FIELD NOTE
3
Living with Objects
On the relationship between permanence and the spaces that hold our lives.
CATEGORY
Natural Light
Linen
Textile
Published
READ TIME
7 min
"The chair that has been sat in for twenty years carries in its grain the record of those years. The record is in the wood."
There is a Japanese concept — mono no aware — that translates, imperfectly, as "the pathos of things." It describes the particular kind of beauty that comes from impermanence: the cherry blossom is beautiful because it falls. But there is a complementary quality in objects that do not fall, that persist, that accumulate the evidence of a life lived with them.
The oak table in the Paris commission has, after eighteen months, developed a darkening at the end where the client sets her morning coffee. The copper lamp in Copenhagen is turning a deep, uneven green on the side that faces the window. The linen throw in the London apartment has softened to a quality that could not have been purchased — only lived into.
The Object as Witness
Objects that age honestly become witnesses. They carry the evidence of their time in a place. A chair that has been sat in for twenty years carries in its grain and patina a record of those years — not abstractly, but materially. The record is in the wood. This is why we insist on materials that age well: not for sentimental reasons, but because a material that ages well is a material that tells the truth.
A material that resists aging — lacquered, sealed, protected against every contact — is a material that refuses to participate in the life of the space it inhabits. It remains a stranger. We are not interested in objects that remain strangers.
Choosing Less
The most consistent thing we observe in the homes of people who live well with objects is not the quality of individual pieces — though that matters — but the restraint of selection. Forty objects in a room, each one known and loved, creates a different quality of inhabitation than four hundred objects, however fine.

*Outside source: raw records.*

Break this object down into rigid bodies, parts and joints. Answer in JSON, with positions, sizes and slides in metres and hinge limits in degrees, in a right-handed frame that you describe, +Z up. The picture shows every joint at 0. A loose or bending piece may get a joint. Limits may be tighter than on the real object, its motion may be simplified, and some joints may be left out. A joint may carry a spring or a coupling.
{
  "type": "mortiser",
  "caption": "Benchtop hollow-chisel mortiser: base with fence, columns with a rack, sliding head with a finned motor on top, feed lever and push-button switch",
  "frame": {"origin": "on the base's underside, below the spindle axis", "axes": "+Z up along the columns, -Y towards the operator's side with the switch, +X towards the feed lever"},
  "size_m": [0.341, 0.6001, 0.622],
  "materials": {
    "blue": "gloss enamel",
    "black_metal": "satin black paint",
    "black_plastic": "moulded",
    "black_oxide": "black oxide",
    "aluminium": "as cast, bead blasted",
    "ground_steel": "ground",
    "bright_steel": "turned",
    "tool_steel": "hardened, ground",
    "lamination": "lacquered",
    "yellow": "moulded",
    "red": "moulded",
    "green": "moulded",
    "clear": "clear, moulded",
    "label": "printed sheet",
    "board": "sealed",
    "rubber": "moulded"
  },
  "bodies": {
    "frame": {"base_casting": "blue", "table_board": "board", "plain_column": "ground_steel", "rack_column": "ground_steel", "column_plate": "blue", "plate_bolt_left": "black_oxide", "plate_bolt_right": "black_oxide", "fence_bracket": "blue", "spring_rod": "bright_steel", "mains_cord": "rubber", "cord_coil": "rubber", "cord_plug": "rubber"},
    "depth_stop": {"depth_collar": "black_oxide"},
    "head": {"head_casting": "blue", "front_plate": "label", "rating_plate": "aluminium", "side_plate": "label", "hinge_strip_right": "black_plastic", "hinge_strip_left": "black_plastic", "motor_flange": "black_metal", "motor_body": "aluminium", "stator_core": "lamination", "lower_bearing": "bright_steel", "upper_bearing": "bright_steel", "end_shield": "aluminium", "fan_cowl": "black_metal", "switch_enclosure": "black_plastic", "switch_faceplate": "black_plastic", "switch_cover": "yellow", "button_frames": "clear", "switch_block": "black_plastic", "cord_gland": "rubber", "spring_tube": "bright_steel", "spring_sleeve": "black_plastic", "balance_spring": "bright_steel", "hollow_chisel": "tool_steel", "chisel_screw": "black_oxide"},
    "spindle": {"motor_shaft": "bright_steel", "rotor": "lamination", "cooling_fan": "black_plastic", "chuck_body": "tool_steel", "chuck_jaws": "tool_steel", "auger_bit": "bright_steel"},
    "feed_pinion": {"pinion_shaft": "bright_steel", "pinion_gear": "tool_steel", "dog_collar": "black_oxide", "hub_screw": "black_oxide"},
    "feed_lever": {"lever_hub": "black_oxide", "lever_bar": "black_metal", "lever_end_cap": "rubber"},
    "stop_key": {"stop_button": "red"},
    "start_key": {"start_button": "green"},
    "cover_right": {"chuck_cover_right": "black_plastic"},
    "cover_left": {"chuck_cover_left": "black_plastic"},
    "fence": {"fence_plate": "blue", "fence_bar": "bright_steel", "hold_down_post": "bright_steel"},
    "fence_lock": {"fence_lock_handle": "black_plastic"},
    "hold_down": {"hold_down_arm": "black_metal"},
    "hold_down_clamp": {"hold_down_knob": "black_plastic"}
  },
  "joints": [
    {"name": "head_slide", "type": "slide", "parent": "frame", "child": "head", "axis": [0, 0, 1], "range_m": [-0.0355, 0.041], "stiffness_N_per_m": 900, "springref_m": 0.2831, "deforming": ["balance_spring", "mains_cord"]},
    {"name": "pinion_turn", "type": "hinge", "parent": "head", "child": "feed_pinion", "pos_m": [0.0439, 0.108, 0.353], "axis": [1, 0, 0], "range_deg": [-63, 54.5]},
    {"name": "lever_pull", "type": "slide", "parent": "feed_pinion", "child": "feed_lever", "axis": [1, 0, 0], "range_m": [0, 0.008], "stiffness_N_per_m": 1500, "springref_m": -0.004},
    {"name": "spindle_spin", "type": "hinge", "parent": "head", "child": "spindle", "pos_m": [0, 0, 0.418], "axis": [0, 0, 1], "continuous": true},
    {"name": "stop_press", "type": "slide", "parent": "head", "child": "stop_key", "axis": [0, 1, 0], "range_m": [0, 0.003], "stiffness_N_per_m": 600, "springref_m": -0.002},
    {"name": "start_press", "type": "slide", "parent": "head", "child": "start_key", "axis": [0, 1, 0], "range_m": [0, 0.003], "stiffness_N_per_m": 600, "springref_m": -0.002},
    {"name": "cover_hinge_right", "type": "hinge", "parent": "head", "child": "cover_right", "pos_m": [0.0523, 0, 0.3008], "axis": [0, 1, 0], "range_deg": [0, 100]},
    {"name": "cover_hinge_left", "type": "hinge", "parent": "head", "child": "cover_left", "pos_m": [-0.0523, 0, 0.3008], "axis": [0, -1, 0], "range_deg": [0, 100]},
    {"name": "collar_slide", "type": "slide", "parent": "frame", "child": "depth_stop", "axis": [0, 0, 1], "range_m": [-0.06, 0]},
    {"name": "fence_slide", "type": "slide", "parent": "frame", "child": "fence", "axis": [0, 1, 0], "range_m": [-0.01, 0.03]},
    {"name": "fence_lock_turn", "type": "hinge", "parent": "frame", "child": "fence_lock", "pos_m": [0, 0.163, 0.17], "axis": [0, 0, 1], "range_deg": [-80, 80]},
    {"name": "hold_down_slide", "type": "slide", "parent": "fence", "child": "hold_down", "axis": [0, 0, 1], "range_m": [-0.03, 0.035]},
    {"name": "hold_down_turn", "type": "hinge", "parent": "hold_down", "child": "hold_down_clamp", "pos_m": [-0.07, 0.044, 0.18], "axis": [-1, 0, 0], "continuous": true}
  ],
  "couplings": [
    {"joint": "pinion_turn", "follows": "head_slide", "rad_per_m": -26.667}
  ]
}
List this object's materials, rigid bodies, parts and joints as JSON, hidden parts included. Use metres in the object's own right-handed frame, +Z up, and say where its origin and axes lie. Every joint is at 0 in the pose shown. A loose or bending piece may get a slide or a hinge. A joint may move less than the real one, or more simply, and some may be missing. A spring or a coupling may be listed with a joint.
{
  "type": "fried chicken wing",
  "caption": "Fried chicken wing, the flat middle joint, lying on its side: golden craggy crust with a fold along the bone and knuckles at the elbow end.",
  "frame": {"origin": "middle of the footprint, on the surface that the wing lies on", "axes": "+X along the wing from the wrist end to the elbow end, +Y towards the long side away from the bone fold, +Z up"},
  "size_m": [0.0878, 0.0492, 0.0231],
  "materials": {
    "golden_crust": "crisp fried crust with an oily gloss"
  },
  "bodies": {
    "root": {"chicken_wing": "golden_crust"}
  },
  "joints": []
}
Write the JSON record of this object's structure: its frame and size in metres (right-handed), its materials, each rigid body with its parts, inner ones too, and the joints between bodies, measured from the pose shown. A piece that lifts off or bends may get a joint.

The discipline of removal is harder than the discipline of selection. We are trained by our culture to add. The removal of an object from a room is experienced, almost physically, as a loss — even when the space is improved by its absence. This is something we must learn and relearn, repeatedly, against the current of our own instincts.
On Permanence
We are often asked whether it is reasonable to invest in objects meant to last decades, when life itself is so uncertain. The question contains its own answer. It is precisely because life is uncertain that objects of permanence matter. They are a form of statement — not of wealth, but of intention. Of the belief that the present moment is worth furnishing with care.
The object that outlasts its maker is not a tragedy. It is the completion of a circle. The maker's hands in the clay, the clay in the kiln, the kiln in the room, the room in a life — and then in another life, and another. This is what we mean, finally, by material honesty. The material does not lie about what it is. And neither do we.